Newly married to Dr. Dan Oren, a psychiatrist whom she had met at Yale, she remembers the day in the 1980s when she called her parents to discuss a change in her career plans.

 

Her parents — a little shocked that she was departing after all that education — asked, "Can you support yourself?" She said yes, not sure that was really the case.

 

Although she has had no formal art training, Kuvin Oren was always artistic as a child and her parents embraced that, even allowing her to paint the walls of the bedroom. But they discouraged art as a profession.

 

At age 14, she designed and sold T-shirts to her classmates and as a girl making her bat mitzvah, created a Torah cover with her mom to donate to the synagogue in Jerusalem where the event was held.
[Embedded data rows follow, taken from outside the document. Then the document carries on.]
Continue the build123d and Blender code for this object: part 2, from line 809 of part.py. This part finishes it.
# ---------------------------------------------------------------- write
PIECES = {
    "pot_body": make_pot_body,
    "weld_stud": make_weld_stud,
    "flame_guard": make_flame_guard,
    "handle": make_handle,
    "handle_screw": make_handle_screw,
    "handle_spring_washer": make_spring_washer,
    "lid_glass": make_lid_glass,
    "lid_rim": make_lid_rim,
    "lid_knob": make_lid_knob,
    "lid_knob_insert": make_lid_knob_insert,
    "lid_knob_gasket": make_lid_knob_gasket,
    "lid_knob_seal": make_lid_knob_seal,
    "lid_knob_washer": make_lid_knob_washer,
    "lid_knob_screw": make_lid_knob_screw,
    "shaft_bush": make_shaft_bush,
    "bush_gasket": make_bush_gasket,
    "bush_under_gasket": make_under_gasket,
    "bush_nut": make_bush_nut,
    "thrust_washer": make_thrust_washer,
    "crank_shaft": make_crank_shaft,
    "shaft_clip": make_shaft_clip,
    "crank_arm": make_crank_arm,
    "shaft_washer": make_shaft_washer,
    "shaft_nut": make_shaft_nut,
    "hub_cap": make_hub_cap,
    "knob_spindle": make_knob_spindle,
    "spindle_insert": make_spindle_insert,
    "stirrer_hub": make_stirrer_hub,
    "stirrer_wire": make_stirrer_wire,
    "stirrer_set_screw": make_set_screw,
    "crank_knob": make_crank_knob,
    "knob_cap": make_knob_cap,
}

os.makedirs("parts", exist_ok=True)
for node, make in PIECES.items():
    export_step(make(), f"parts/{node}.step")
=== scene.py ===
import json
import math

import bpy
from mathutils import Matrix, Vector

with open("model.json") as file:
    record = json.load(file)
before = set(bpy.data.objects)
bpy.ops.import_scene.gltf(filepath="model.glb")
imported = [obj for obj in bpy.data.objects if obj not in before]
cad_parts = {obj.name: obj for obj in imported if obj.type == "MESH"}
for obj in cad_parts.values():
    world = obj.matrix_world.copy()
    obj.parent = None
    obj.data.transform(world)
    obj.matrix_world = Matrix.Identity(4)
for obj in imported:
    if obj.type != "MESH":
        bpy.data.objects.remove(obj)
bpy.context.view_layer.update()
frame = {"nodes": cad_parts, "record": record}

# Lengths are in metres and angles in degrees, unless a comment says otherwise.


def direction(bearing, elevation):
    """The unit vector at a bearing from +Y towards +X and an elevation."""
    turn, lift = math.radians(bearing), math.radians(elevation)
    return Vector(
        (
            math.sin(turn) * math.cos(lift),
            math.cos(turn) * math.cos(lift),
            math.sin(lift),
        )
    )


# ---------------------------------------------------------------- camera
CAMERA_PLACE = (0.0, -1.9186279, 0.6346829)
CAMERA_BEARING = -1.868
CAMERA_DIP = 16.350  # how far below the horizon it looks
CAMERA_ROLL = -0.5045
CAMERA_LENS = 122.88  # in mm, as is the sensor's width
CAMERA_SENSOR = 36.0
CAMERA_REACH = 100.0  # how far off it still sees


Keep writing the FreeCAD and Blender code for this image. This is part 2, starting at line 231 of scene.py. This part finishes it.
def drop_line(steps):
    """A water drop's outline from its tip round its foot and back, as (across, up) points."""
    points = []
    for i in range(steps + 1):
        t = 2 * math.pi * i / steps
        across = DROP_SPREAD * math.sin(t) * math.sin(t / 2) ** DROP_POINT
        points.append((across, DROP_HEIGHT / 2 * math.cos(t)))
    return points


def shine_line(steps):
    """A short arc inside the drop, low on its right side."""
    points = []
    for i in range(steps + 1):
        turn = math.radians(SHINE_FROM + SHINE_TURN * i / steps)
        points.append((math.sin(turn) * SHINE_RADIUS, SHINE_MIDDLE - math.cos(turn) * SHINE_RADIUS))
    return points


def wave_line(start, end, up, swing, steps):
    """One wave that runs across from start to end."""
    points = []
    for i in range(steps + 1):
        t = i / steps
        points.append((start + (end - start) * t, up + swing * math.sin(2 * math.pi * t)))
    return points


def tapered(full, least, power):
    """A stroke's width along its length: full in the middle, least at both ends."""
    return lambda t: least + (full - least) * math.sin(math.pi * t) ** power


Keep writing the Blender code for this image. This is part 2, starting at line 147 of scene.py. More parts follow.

She did the painting on the cloth cover and her mother did the needlepoint.

 

Today, she and Oren have two adult daughters who are also artistically talented.

 

Kuvin Oren grew up in Palm Beach, Fla. "before there were Jews" there, she said and her family was not overly religious.

 

The desire to become a Judaic artist kicked in after she made her own ketubah, a special Jewish prenuptial agreement, at the suggestion of a rabbi who know her artistic talents.

 

She went on to design many ketubahs and many other Judaic items, teaching herself techniques along the way, as she still does today. Kuvin Oren produces art on fabric, mosaics and stained glass.

 

Kuvin Oren said she's lucky to have come into the field at a time when a renaissance was underway in Jewish art.